I have NOT found that dropping a combo equates to lost sales… that customer just chooses something else. I DO find that having new things to talk about brings interest and reason for customers to try new things and provides a story that differentiates us and attracts new customers. At a certain point I don’t think that a larger list of combos translates to increased sales. We currently have 20 named combos on the menu and I think that is plenty.

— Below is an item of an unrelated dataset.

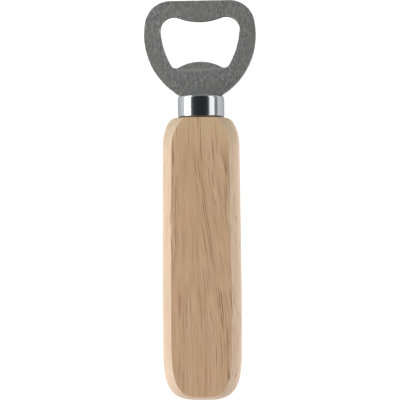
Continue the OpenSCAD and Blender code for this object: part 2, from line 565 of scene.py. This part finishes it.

You asked about margin. For the most part our specialty toppings are expensive which tends to reduce margins… but it also allows us to sell pizzas for as much as $28.50. (as I mentioned in my earlier post, you can not shop our duck pizza against dominos) Gross margin % is nice but it is gross margin $$ that go in the bank. Our more expensive toppings are priced as 2X or 3X toppings… so adding 4 oz of elk sausage or duck to the pie adds over $5 to a 16" pizza which is not as good a margin % as onion but is in line with our food cost goals. I would rather sell a $20 pizza with 30% food cost than a $15 pizza with 25% cost. By suggesting combos with interesting names and unique ingredients we often sell pizzas that price out at 5,6,7,8 toppings where a customer, left to their own devices would probably pick 2,3 or 4.

My son is headed out to Denver next month for a conference, I was hoping he could go see you and try that Thai pie but I just checked google and you are like 3 hours away.
To bad, he could bring back leftovers.


Open invite for TTers wandering the west. Drop me a line when you come to town and we will have a beer!

We are adding a new pizza to our menu - Pork & Apple. It is basically traditional red sauce base, then a layer of thinly sliced Granny Smith apples, minced pork (raw) and then red onion slices and topped with alight cover of mozz. When it comes out of the oven we drizzle a balsamic raspberry glaze over it.
The glaze is a combination we make of balsamic, a raspberry sauce (liquid consistency to balsamic) and liquid glucose. All are mixed in a saucepan, brought to the boil and then reduced down.
Another we recently added was Chicken Mornay, with a mornay sauce base, a minor mozz sprinkle, baby english spinach, chicken and then mushrooms finished with cracked black pepper.
Trouble is that we are continually expanding our pizza range (now 36) with 16 being gourmet. Haven’t dropped any off as everything sells across the board and any new variants always are based on ingredients what we currently have, except for maybe a sauce.
We are pushing more the gourmet side as people are willing to pay more for a different and sometimes unique taste. Gourmets now represent around 30% of our total variants sold which is great as sell price is higher and food costs lower.

It must have something to do with “Spring cleaning”…we’re in the process of revamping our menu as well. I had read somewhere, couldn’t say where now (which is happening with greater frequency!) that a menu ought to be looked at 3-4 times a year and at the minimum, once a year the lowest 20% of sellers should be replaced with new offerings just to keep it fresh.

If nothing else it forces us to look at the hard numbers instead of just sentiment when deciding what stays and what goes. I popped a question up on our Facebook page inviting some ideas for summer menu items. I think it lets folks take “ownership” in their local pizza place, or Pub in our case.

How do you deal with the few customers that try to order the pizzas that you take off the menu? I know you are located in a tourist destination but maybe you still have a few regulars that like some of the discontinued pies? Assuming you still have all the ingredients would you still make it for them? This might be a problem with new employees.

@Gbomb…our policy is, if we have the ingredients…they get their pie. A happy customer is a repeat customer and a happy repeat customer that thinks he/she is getting a special deal…they have friends.

We do deal with the old favorite thing all the time. We also still have old menus floating around. As Deacon said, if we have the ingredients, no problem. We just put in the order using the ingredients.

We have been doing this now 12 years. This is not a big issue.